Some records:
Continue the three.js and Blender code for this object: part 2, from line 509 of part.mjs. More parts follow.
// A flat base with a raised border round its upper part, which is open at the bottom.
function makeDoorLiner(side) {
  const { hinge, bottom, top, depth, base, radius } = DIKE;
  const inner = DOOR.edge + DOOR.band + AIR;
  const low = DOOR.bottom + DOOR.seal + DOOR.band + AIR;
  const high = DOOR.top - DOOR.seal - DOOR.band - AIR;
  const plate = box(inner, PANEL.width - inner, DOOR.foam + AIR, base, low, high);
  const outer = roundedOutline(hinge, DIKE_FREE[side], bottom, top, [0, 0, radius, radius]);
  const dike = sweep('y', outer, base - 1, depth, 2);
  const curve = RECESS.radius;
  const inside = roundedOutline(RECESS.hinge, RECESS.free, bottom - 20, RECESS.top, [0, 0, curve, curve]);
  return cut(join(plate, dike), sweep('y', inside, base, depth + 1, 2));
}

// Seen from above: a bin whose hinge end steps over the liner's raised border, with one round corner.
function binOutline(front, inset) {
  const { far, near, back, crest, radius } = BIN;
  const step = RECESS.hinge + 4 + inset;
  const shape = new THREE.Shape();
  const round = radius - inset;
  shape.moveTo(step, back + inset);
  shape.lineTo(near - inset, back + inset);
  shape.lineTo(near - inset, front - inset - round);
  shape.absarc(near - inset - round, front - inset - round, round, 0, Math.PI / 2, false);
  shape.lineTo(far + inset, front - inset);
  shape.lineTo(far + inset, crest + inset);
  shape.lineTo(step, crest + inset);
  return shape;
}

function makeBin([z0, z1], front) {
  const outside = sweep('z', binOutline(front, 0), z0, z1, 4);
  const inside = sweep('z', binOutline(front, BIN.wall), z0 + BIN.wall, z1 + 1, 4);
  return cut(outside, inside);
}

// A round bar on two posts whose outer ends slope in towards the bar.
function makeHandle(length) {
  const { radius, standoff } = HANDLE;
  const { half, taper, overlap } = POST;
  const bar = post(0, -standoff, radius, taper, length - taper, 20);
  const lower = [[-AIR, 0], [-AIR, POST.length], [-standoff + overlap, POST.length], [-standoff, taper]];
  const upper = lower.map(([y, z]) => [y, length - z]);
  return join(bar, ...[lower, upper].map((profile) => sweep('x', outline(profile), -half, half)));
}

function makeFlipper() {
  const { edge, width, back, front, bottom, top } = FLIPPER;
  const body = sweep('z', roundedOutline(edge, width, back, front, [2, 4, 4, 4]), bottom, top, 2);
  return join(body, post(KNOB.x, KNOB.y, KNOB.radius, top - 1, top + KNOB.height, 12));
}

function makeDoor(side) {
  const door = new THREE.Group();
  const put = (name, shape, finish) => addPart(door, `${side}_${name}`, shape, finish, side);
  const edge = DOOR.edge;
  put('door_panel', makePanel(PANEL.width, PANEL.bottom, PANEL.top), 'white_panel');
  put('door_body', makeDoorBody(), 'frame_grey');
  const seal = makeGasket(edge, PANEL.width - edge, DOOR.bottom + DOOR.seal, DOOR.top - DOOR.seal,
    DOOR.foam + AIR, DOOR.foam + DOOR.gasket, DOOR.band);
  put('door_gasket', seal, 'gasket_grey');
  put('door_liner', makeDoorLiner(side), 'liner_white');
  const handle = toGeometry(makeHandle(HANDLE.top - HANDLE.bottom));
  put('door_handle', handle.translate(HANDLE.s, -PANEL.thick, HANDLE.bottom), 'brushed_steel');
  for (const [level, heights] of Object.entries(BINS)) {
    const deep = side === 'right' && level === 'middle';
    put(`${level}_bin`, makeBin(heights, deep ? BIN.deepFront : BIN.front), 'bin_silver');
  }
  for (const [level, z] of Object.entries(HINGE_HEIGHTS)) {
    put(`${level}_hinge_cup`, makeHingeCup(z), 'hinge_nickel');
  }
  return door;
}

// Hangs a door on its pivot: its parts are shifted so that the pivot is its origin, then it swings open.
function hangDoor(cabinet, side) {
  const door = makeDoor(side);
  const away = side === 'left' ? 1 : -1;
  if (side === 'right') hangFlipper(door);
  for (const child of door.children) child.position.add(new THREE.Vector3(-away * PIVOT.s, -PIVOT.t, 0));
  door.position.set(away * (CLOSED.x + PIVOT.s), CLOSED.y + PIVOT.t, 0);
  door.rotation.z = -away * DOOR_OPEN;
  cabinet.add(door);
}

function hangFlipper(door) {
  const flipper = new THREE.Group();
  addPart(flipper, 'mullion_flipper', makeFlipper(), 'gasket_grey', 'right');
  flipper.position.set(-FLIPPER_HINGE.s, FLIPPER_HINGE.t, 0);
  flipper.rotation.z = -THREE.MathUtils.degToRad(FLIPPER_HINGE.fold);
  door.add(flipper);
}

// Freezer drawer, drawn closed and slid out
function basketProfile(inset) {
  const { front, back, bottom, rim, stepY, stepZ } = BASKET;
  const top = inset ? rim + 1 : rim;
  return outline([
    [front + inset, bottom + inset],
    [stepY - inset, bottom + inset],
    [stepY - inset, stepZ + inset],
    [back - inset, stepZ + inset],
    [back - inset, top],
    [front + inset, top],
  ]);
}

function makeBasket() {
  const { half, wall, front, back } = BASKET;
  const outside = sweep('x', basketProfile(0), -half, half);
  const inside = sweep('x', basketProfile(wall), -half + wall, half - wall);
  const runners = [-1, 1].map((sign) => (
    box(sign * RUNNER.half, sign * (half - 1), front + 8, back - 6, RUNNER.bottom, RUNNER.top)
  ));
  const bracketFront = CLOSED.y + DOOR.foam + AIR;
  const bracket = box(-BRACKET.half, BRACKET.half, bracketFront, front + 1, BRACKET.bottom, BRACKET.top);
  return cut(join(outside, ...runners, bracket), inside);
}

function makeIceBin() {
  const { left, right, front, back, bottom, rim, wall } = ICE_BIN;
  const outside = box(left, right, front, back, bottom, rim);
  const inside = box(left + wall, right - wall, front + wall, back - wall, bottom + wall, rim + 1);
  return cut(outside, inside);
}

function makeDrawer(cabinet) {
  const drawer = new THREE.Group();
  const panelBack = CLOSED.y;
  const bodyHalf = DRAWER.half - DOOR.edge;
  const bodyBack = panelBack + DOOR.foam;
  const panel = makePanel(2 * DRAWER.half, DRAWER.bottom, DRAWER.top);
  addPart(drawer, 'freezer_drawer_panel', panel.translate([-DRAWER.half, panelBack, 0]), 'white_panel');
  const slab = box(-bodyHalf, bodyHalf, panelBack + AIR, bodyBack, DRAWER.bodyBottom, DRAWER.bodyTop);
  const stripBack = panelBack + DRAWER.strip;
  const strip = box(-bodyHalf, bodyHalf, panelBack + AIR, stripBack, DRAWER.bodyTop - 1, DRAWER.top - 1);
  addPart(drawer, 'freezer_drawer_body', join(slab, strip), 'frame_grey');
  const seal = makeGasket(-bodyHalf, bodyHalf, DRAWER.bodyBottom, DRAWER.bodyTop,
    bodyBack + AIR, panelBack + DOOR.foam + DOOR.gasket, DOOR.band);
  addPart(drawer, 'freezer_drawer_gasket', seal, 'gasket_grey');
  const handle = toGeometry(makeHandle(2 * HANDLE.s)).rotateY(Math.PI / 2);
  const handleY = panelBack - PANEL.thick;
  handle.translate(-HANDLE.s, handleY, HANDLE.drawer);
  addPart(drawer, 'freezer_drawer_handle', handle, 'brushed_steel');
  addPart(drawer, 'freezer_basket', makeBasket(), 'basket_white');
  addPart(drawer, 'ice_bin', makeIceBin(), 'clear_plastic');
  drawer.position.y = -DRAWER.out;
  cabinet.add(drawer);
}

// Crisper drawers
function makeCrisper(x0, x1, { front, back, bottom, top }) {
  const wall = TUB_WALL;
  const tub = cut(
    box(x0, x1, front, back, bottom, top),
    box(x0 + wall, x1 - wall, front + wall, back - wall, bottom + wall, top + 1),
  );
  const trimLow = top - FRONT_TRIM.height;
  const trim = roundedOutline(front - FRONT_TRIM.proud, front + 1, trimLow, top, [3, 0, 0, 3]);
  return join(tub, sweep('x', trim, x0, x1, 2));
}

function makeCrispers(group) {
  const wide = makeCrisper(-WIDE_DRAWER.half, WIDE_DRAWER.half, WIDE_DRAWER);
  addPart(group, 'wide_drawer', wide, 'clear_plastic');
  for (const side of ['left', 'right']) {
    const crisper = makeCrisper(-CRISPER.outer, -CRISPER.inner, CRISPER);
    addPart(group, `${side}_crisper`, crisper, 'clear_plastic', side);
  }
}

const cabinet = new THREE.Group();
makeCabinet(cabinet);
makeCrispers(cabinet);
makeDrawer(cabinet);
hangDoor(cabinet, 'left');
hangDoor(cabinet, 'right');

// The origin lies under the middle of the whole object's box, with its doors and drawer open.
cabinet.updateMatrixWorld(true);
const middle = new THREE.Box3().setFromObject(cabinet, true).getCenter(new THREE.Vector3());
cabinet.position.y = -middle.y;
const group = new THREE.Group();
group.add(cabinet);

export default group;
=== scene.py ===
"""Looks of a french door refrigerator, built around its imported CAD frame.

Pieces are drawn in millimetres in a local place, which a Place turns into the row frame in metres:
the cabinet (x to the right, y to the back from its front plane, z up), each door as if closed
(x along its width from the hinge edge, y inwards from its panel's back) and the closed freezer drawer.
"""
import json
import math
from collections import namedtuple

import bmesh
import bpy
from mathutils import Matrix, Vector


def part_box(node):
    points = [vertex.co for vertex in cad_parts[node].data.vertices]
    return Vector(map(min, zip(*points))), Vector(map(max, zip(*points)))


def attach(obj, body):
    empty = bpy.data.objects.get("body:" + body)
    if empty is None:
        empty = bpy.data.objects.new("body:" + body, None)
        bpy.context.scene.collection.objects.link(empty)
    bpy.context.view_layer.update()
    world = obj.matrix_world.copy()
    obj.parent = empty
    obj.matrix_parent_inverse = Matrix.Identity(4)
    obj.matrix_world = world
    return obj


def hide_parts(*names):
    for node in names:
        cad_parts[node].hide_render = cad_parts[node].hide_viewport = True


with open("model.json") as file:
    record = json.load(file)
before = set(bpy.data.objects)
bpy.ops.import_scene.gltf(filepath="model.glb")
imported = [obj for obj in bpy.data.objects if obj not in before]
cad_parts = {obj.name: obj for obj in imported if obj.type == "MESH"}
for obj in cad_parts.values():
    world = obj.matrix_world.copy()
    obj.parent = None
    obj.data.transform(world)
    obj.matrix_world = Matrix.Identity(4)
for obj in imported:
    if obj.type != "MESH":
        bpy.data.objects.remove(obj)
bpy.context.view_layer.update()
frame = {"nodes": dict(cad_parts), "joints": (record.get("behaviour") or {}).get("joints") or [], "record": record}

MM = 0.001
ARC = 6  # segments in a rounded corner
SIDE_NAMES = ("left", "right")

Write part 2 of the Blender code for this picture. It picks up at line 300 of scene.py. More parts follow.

◆ **REQUIRED TASK**
Beginning at the line that holds "bpy.data.objects.remove(obj)", write out word for word each line through the end of the records.

◆ **REPLY TO THE EXERCISE**
        bpy.data.objects.remove(obj)
bpy.context.view_layer.update()
frame = {"nodes": dict(cad_parts), "joints": (record.get("behaviour") or {}).get("joints") or [], "record": record}

MM = 0.001
ARC = 6  # segments in a rounded corner
SIDE_NAMES = ("left", "right")

Write part 2 of the Blender code for this picture. It picks up at line 300 of scene.py. More parts follow.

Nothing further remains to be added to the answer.